Modeling code records:
** start **

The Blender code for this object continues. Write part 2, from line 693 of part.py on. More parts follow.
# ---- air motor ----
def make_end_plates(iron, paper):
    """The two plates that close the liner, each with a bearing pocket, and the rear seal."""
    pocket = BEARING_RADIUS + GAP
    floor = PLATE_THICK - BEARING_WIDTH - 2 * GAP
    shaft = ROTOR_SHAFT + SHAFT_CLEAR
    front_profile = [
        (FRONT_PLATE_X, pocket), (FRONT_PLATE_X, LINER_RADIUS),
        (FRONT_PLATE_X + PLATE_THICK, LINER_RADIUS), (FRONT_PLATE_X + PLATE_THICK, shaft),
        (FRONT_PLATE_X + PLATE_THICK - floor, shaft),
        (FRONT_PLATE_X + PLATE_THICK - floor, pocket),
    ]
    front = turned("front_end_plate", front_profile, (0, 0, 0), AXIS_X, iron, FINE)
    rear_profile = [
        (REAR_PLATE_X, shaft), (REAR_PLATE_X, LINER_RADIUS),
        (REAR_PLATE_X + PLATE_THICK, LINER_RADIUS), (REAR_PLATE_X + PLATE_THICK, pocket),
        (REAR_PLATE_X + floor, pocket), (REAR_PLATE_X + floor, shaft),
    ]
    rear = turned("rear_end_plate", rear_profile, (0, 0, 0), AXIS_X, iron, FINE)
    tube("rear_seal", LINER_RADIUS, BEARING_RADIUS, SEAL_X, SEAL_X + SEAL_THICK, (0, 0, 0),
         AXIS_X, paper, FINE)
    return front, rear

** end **
** start **

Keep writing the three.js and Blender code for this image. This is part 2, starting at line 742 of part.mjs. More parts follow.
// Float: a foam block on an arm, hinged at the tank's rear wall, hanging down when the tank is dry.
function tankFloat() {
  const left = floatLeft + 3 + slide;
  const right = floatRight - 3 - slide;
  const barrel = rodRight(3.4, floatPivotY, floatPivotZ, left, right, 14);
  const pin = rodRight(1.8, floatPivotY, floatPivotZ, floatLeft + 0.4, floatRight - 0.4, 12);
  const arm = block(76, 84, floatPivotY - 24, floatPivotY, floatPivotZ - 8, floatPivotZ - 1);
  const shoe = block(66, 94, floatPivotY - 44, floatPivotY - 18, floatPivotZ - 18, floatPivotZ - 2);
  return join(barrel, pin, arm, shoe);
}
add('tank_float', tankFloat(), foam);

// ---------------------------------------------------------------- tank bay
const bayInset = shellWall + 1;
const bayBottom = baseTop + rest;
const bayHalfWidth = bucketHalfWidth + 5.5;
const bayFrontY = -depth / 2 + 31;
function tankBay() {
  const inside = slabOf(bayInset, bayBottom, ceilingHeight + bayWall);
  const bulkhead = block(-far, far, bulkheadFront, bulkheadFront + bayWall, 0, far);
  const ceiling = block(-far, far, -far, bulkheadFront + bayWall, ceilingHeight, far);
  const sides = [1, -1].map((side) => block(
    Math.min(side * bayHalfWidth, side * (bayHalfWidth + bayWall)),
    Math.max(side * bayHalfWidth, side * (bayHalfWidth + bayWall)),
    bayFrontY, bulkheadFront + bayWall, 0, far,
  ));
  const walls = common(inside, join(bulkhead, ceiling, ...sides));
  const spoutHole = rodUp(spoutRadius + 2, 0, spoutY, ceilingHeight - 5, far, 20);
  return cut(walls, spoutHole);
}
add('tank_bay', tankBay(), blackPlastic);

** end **

SET EXERCISE >> Above is a listing; print exactly its lines from the one with "The Blender code" through the one with "return front, rear", and no other lines.

OUTPUT FOR THIS TASK >>
The Blender code for this object continues. Write part 2, from line 693 of part.py on. More parts follow.
# ---- air motor ----
def make_end_plates(iron, paper):
    """The two plates that close the liner, each with a bearing pocket, and the rear seal."""
    pocket = BEARING_RADIUS + GAP
    floor = PLATE_THICK - BEARING_WIDTH - 2 * GAP
    shaft = ROTOR_SHAFT + SHAFT_CLEAR
    front_profile = [
        (FRONT_PLATE_X, pocket), (FRONT_PLATE_X, LINER_RADIUS),
        (FRONT_PLATE_X + PLATE_THICK, LINER_RADIUS), (FRONT_PLATE_X + PLATE_THICK, shaft),
        (FRONT_PLATE_X + PLATE_THICK - floor, shaft),
        (FRONT_PLATE_X + PLATE_THICK - floor, pocket),
    ]
    front = turned("front_end_plate", front_profile, (0, 0, 0), AXIS_X, iron, FINE)
    rear_profile = [
        (REAR_PLATE_X, shaft), (REAR_PLATE_X, LINER_RADIUS),
        (REAR_PLATE_X + PLATE_THICK, LINER_RADIUS), (REAR_PLATE_X + PLATE_THICK, pocket),
        (REAR_PLATE_X + floor, pocket), (REAR_PLATE_X + floor, shaft),
    ]
    rear = turned("rear_end_plate", rear_profile, (0, 0, 0), AXIS_X, iron, FINE)
    tube("rear_seal", LINER_RADIUS, BEARING_RADIUS, SEAL_X, SEAL_X + SEAL_THICK, (0, 0, 0),
         AXIS_X, paper, FINE)
    return front, rear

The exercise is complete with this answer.